One hundred and eight years after the annulment of the first partition of Bengal in 1911, it is perhaps time to reflect on old dreams and equally old nightmares. For nothing can be more agonizing than the division of history through a vivisection of heritage. In October 1905, when Bengal was partitioned, to create out of the original land a new province of Eastern Bengal and Assam, there were surely the reasons why those who inhabited the new province cheered themselves. They were not to be part of the Bengal backwater any more. With poverty being what had till then seemed to be a permanent fixture in life, it was assumed that the Muslim Bengali would have a rebirth, a renaissance as it were, and claim for himself a proper place under the sun. The landlords, Hindus to boot, who had so long had a claim on history, on the richness of the land through their hold on its riches, would no more need to be looked upon with awe. East Bengal would have its own elite, foremost among whom would be Nawab Salimullah and his kind, men who (and this no one suspected at the moment of geographical decapitation) had finally succeeded in convincing Lord Curzon that culture, like politics, could be sundered, could indeed be cast to the winds.
And yet history would hit back, to make the land one whole and wholesome entity once more. The October 1905 decapitation of Bengal was rolled back in December 1911, to inform the world that Bengal had been restored to its pristine form. Bengalis across the religious divide cheered. And they did because once again it was possible to look upon Deshbandhu Chittaranjan Das, upon Rabindranath Tagore, as their own. Religion went back to its proper place, one of deep respect. And culture, at once indivisible and absolute, came back to reclaim the ground it had lost six years earlier. That was the feeling. It was that putatively sure moment when Bengalis brought a certain certitude into their view of life. Being Bengalis, they reasoned for good measure, they could not stay apart from one another. In 1911, therefore, there was euphoria in the air. What men had caused to break apart God had reason to bring together once again. All the ingredients necessary in a reconstruction of history were to be rediscovered, to inform people that it was possible for their dreams to be transformed into the real and the promising. In 1911, there was once again promise of spring in Bengal.

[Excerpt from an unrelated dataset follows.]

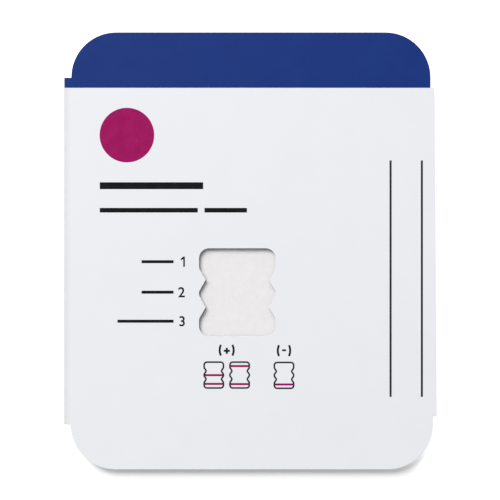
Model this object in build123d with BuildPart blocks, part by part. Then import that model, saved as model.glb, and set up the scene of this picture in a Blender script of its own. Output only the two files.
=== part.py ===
from build123d import *
from math import atan2, tan
import os

# A closed, book-style lateral flow test card, lying on its back. It is one sheet of folded board: the
# back panel lies on the surface, the front cover lies over it, and a narrow flat spine between two
# square folds joins them on the left. The test strip is laid up between the panels and is read through
# a window in the cover. Millimetres. The origin is at the middle of the card, on the surface that it
# lies on. +Z points out of the front face, +Y towards the taller top edge of the back panel, and +X
# away from the spine.

# The board
board = 0.6
card_height = 105.0
corner_radius = 10.8

# The spine: the rounds outside and inside its folds, and how far it reaches in below the cover's top
# edge, to where the panels' own corners start
fold_radius = 0.5
bead_radius = 0.35
spine_reach = 1.7

# The panels: widths from the outside of the spine, drops from the top edge
back_width = 88.2
cover_drop = 13.5
tab_height = 2.6
lip_top = 0.75
lip_bottom = 1.25
lip_corner = 0.35
lip_rise = 2.0

# The result window: three bays on each side, parted by pointed teeth
window_left = 32.55
window_drop = 38.5
window_width = 18.3
window_radius = 2.4
upper_bay = 4.75
middle_bay = 0.95
lower_bay = 4.15
tooth_base = 5.6
tooth_depth = 1.6
tooth_root_radius = 1.2
tooth_tip_radius = 0.25

# The clear film behind the window
film_thickness = 0.1
film_lap = 3.0
film_corner = 1.0

# The test strip
strip_lap = 1.85
membrane_lap = 4.0
backing_thickness = 0.25
membrane_thickness = 0.15
conjugate_length = 10.0
conjugate_thickness = 0.3
conjugate_overlap = 2.0
sample_length = 22.0
sample_thickness = 0.5
sample_overlap = 3.0
wick_length = 20.0
wick_thickness = 0.6
wick_overlap = 2.0
pad_ramp = 0.6
cover_clearance = 0.05

# The foam tape that holds the cover shut
adhesive_width = 7.5
adhesive_length = 56.7
adhesive_margin = 2.25
adhesive_drop = 17.4

# The gap between the panels holds the highest stack of the strip, the film and the clearance
conjugate_stack = backing_thickness + membrane_thickness + conjugate_thickness
sample_stack = backing_thickness + conjugate_thickness + sample_thickness
wick_stack = backing_thickness + membrane_thickness + wick_thickness
panel_gap = max(conjugate_stack, sample_stack, wick_stack) + film_thickness + cover_clearance
card_thickness = 2 * board + panel_gap

# Heights
cover_under = board + panel_gap
backing_top = board + backing_thickness
membrane_top = backing_top + membrane_thickness
conjugate_top = backing_top + conjugate_thickness

# Edges of the card, whose cover is widest at the lower end of its flared lip
spine_left = -(back_width + lip_bottom) / 2
panel_left = spine_left + spine_reach
back_right = spine_left + back_width
card_top = card_height / 2
card_bottom = -card_height / 2
cover_top = card_top - cover_drop
fold_bottom = card_bottom + corner_radius

# The window and, from it, the strip
window_height = upper_bay + middle_bay + lower_bay + 2 * tooth_base
window_x = spine_left + window_left + window_width / 2
window_y = cover_top - window_drop - window_height / 2
strip_width = window_width + 2 * strip_lap
strip_left = window_x - strip_width / 2
membrane_upper = window_y + window_height / 2 + membrane_lap
membrane_lower = window_y - window_height / 2 - membrane_lap
conjugate_lower = membrane_upper - conjugate_overlap
conjugate_upper = conjugate_lower + conjugate_length
sample_lower = conjugate_upper - sample_overlap
sample_upper = sample_lower + sample_length
wick_upper = membrane_lower + wick_overlap
wick_lower = wick_upper - wick_length


def window_face():
    """The scalloped window, centred on its own origin."""
    half_width = window_width / 2
    half_height = window_height / 2
    tooth_x = half_width - tooth_depth
    lower_tooth = -half_height + lower_bay + tooth_base / 2
    upper_tooth = half_height - upper_bay - tooth_base / 2
    # The round at a tooth's root ends before the middle of the bay beside it
    flank_turn = atan2(tooth_depth, tooth_base / 2)
    root_radius = min(tooth_root_radius, 0.45 * middle_bay / tan(flank_turn / 2))
    tooth_radii = [root_radius, tooth_tip_radius, root_radius]
    with BuildSketch(mode=Mode.PRIVATE) as face:
        with BuildLine():
            FilletPolyline(
                (0, -half_height),
                (half_width, -half_height),
                (half_width, lower_tooth - tooth_base / 2),
                (tooth_x, lower_tooth),
                (half_width, lower_tooth + tooth_base / 2),
                (half_width, upper_tooth - tooth_base / 2),
                (tooth_x, upper_tooth),
                (half_width, upper_tooth + tooth_base / 2),
                (half_width, half_height),
                (0, half_height),
                radius=[window_radius, *tooth_radii, *tooth_radii, window_radius],
            )
            mirror(about=Plane.YZ)
        make_face()
    return face.sketch


def lapped_pad(lap_end, overlap, free_end, lap_z, thickness):
    """A pad's side outline: it lies on the backing and steps up over the piece that it laps."""
    away = 1 if free_end > lap_end else -1
    step_top = lap_end + away * overlap
    step_foot = step_top + away * pad_ramp
    under = [(lap_end, lap_z), (step_top, lap_z), (step_foot, backing_top), (free_end, backing_top)]
    over = [(y, z + thickness) for y, z in reversed(under)]
    with BuildSketch(mode=Mode.PRIVATE) as side:
        with BuildLine():
            Polyline(*under, *over, close=True)
        make_face()
    return side.sketch


# One sheet of board: back panel, spine and front cover
with BuildPart() as folded_card:
    # Back panel: rounded corners, with a flat tab above the end of the spine
    with BuildSketch() as back_outline:
        with BuildLine():
            Polyline(
                (panel_left, card_bottom),
                (back_right, card_bottom),
                (back_right, card_top),
                (panel_left, card_top),
                close=True,
            )
        make_face()
        fillet(back_outline.vertices(), corner_radius)
        with Locations((spine_left, cover_top)):
            Rectangle(spine_reach, tab_height, align=Align.MIN)
    extrude(amount=board)

    # Front cover: square top corners, a free edge that flares and then steps in to its round corner
    with BuildSketch(Plane.XY.offset(cover_under)) as cover_outline:
        with BuildLine():
            Polyline(
                (panel_left, card_bottom),
                (back_right + lip_corner, card_bottom),
                (back_right + lip_corner, fold_bottom + lip_rise),
                (back_right + lip_bottom, fold_bottom + lip_rise),
                (back_right + lip_top, cover_top),
                (panel_left, cover_top),
                close=True,
            )
        make_face()
        fillet(cover_outline.vertices().group_by(Axis.Y)[0], corner_radius)
        with Locations((window_x, window_y)):
            add(window_face(), mode=Mode.SUBTRACT)
    extrude(amount=board)

    # Spine: a flat back between two square folds. The bead of each crease fills its fold's inner
    # corner, and each round ends before the middle of its wall
    outer_fold = min(fold_radius, 0.45 * card_thickness)
    inner_fold = min(bead_radius, 0.45 * panel_gap)
    inner_left = spine_left + board
    with BuildSketch(Plane.XZ.offset(-cover_top)):
        with BuildLine():
            FilletPolyline(
                (panel_left, 0),
                (spine_left, 0),
                (spine_left, card_thickness),
                (panel_left, card_thickness),
                radius=outer_fold,
            )
            Line((panel_left, card_thickness), (panel_left, cover_under))
            FilletPolyline(
                (panel_left, cover_under),
                (inner_left, cover_under),
                (inner_left, board),
                (panel_left, board),
                radius=inner_fold,
            )
            Line((panel_left, board), (panel_left, 0))
        make_face()
    extrude(amount=cover_top - fold_bottom)

folded_card.part.label = "folded_card"

# Clear film, stuck to the inner face of the cover all round the window
with BuildPart() as window_film:
    with BuildSketch(Plane.XY.offset(cover_under - film_thickness)):
        with Locations((window_x, window_y)):
            RectangleRounded(window_width + 2 * film_lap, window_height + 2 * film_lap, film_corner)
    extrude(amount=film_thickness)

window_film.part.label = "window_film"

# Plastic backing of the test strip, stuck to the back panel
with BuildPart() as strip_backing:
    with BuildSketch(Plane.XY.offset(board)):
        with Locations((strip_left, wick_lower)):
            Rectangle(strip_width, sample_upper - wick_lower, align=Align.MIN)
    extrude(amount=backing_thickness)

strip_backing.part.label = "strip_backing"

# Membrane, which fills the view through the window
with BuildPart() as membrane:
    with BuildSketch(Plane.XY.offset(backing_top)):
        with Locations((strip_left, membrane_lower)):
            Rectangle(strip_width, membrane_upper - membrane_lower, align=Align.MIN)
    extrude(amount=membrane_thickness)

membrane.part.label = "membrane"

# Conjugate pad, lapped over the upper end of the membrane
with BuildPart() as conjugate_pad:
    with BuildSketch(Plane.YZ.offset(strip_left)):
        add(
            lapped_pad(
                conjugate_lower, conjugate_overlap, conjugate_upper, membrane_top, conjugate_thickness
            )
        )
    extrude(amount=strip_width)

conjugate_pad.part.label = "conjugate_pad"

# Sample pad, lapped over the upper end of the conjugate pad
with BuildPart() as sample_pad:
    with BuildSketch(Plane.YZ.offset(strip_left)):
        add(lapped_pad(sample_lower, sample_overlap, sample_upper, conjugate_top, sample_thickness))
    extrude(amount=strip_width)

sample_pad.part.label = "sample_pad"

# Wick pad, lapped over the lower end of the membrane
with BuildPart() as wick_pad:
    with BuildSketch(Plane.YZ.offset(strip_left)):
        add(lapped_pad(wick_upper, wick_overlap, wick_lower, membrane_top, wick_thickness))
    extrude(amount=strip_width)

wick_pad.part.label = "wick_pad"

# Foam tape between the panels, near the free edge of the cover
with BuildPart() as adhesive_strip:
    with BuildSketch(Plane.XY.offset(board)):
        with Locations((back_right - adhesive_margin, cover_top - adhesive_drop)):
            Rectangle(adhesive_width, adhesive_length, align=Align.MAX)
    extrude(amount=panel_gap)

adhesive_strip.part.label = "adhesive_strip"

os.makedirs("parts", exist_ok=True)
export_step(folded_card.part, "parts/folded_card.step")
export_step(window_film.part, "parts/window_film.step")
export_step(strip_backing.part, "parts/strip_backing.step")
export_step(membrane.part, "parts/membrane.step")
export_step(conjugate_pad.part, "parts/conjugate_pad.step")
export_step(sample_pad.part, "parts/sample_pad.step")
export_step(wick_pad.part, "parts/wick_pad.step")
export_step(adhesive_strip.part, "parts/adhesive_strip.step")
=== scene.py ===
import math
import bmesh
import bpy
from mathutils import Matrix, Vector, noise


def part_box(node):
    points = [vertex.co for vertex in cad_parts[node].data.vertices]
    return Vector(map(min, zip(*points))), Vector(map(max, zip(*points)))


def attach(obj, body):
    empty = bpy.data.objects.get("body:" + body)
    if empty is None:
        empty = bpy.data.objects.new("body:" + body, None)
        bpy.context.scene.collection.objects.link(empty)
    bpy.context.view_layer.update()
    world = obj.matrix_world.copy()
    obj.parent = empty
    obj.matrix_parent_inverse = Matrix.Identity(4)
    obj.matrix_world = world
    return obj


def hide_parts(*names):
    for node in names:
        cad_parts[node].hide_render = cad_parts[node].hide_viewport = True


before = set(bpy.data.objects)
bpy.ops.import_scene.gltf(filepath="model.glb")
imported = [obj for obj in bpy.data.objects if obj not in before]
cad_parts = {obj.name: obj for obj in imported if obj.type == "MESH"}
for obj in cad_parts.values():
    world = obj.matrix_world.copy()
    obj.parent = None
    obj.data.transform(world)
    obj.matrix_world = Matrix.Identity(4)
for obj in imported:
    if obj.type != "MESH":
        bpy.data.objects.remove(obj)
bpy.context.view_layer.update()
print("frame loaded:", ", ".join(sorted(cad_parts)))

# Pieces are modelled in millimetres, in the card's own frame, and brought to metres when they are done
mm = 0.001
touching = 1e-4  # points this near to each other are one
onPlane = 1e-5   # points this near to a cut lie on it


def boxInMm(node):
    low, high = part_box(node)
    return low / mm, high / mm


cardLow, cardHigh = boxInMm("folded_card")
filmLow, filmHigh = boxInMm("window_film")
tapeLow, tapeHigh = boxInMm("adhesive_strip")


# Shader helpers. In the settings of a finish, a name that ends in Noise holds a noise's size in
# millimetres, its detail and often its roughness, and bump holds a depth in millimetres and a strength

def setSocket(tree, socket, value):
    if isinstance(value, bpy.types.NodeSocket):
        tree.links.new(value, socket)
    else:
        socket.default_value = value


def feed(tree, node, **inputs):
    # an input's name has _ for each space, and its value is a number, a colour or another node's output
    for key, value in inputs.items():
        setSocket(tree, node.inputs[key.replace("_", " ")], value)


def addNode(tree, kind, settings=None, **inputs):
    node = tree.nodes.new(kind)
    for key, value in (settings or {}).items():
        setattr(node, key, value)
    feed(tree, node, **inputs)
    return node


def newMaterial(name):
    material = bpy.data.materials.new(name)
    material.use_nodes = True
    tree = material.node_tree
    tree.nodes.clear()
    shader = addNode(tree, "ShaderNodeBsdfPrincipled")
    addNode(tree, "ShaderNodeOutputMaterial", Surface=shader.outputs["BSDF"])
    return material, tree, shader


def objectMm(tree, squeeze=(1, 1, 1)):
    # object coordinates in millimetres, which draw a pattern out along an axis where squeeze is under 1
    coords = addNode(tree, "ShaderNodeTexCoord").outputs["Object"]
    scale = [factor / mm for factor in squeeze]
    return addNode(tree, "ShaderNodeMapping", Vector=coords, Scale=scale).outputs["Vector"]


def cloud(tree, coords, size, detail, roughness=0.5):
    # soft noise from 0 to 1, with blobs of about size millimetres
    texture = addNode(tree, "ShaderNodeTexNoise", Vector=coords, Scale=1 / size, Detail=detail,
                      Roughness=roughness)
    return texture.outputs["Fac"]


def remap(tree, value, fromLow, fromHigh, toLow=0.0, toHigh=1.0):
    node = addNode(tree, "ShaderNodeMapRange", Value=value, From_Min=fromLow, From_Max=fromHigh,
                   To_Min=toLow, To_Max=toHigh)
    return node.outputs["Result"]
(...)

The promise would not survive, though. Where Curzon had tried and failed to drive a knife through Bengal, Mohammad Ali Jinnah would succeed. He would learn from the Englishman’s mistakes, through deepening and widening the religious chasm between Hindus and Muslims, enough to give politics the bad name of communalism. But, to be sure, Jinnah was not alone in disseminating this message of division across India. Mistakes were made on all sides. Gandhi committed the original blunder (he was to commit more) when he condescendingly described Jinnah as a ‘Muslim’ politician and that at a time when the future founder of Pakistan enjoyed a reputation as a modern, secular lawyer headed for the peaks of politics. There were others. The problem with Jinnah, though, was that where human nature tends to expand into wider dimensions with the passage of time, he did precisely the reverse. His secularism would give way to communalism, as inexplicable as it would be disturbing. When the mad summer of 1947 came round, it was again Bengal, this time in the company of the Punjab, that found itself in the path of political murder. Or call it history’s rampant cruelty. It was a revisiting of 1905 once more. Tens of thousands of Muslims and Hindus and Sikhs would cheerily hack one another to death before Mountbatten and good old Cyril Radcliffe would decide that Bengal needed to go through the cleaver once more. And this time there would be no 1911. Bengal would never come together again.
You are tempted to ask: When the body is dismembered, does the soul break into two equal halves as well? In West Bengal, today’s Paschimbanga, the old songs have always been sung as proof of history’s continuum. In East Bengal turned East Pakistan, those old songs refused to depart, despite the parochial politics that had taken hold post-1947. Sher-e-Bangla travelled to Calcutta in 1954, to be assailed by the sort of memories which keep all of us going, in however fitful a manner. Bangabandhu, a votary of partition in 1947, let the world see the evolution in his political demeanour when he spoke of the essential nature of Bengali secularism in Calcutta in 1972. Jyoti Basu was happy visiting his parental home on this side of the divide. Nirad Chaudhuri missed Kishoreganj, despite his bitterness about life in general. Buddhadeva Bose spoke of Purana Paltan with feeling.
Yes, 1905 happened again, in 1947. For Bengalis, 1911 was but a soothing dream, only to shatter into a thousand pieces slightly over three decades later. And yet there was to be cause for joy. Sixty years after 1911, it was 1971 which gave us back our dignity, in however historically reshaped a fashion. In 1911, Bengalis came together in defence of heritage. Much the same phenomenon took shape in 1971, with the Muslim half of the original nation marching off to war, in a twilight struggle to silence those who lived by war through the intellectual force of Bengali secularism.
That is cause for cheer. It calls for a celebration, of sorts. The Bengali, for all the entrapment he has repeatedly fallen into, feels at home . . . in Dhaka, in Kolkata. Culture is all.
Syed Badrul Ahsan is a political commentator and biographer of Bangabandhu Sheikh Mujibur Rahman and Tajuddin Ahmad.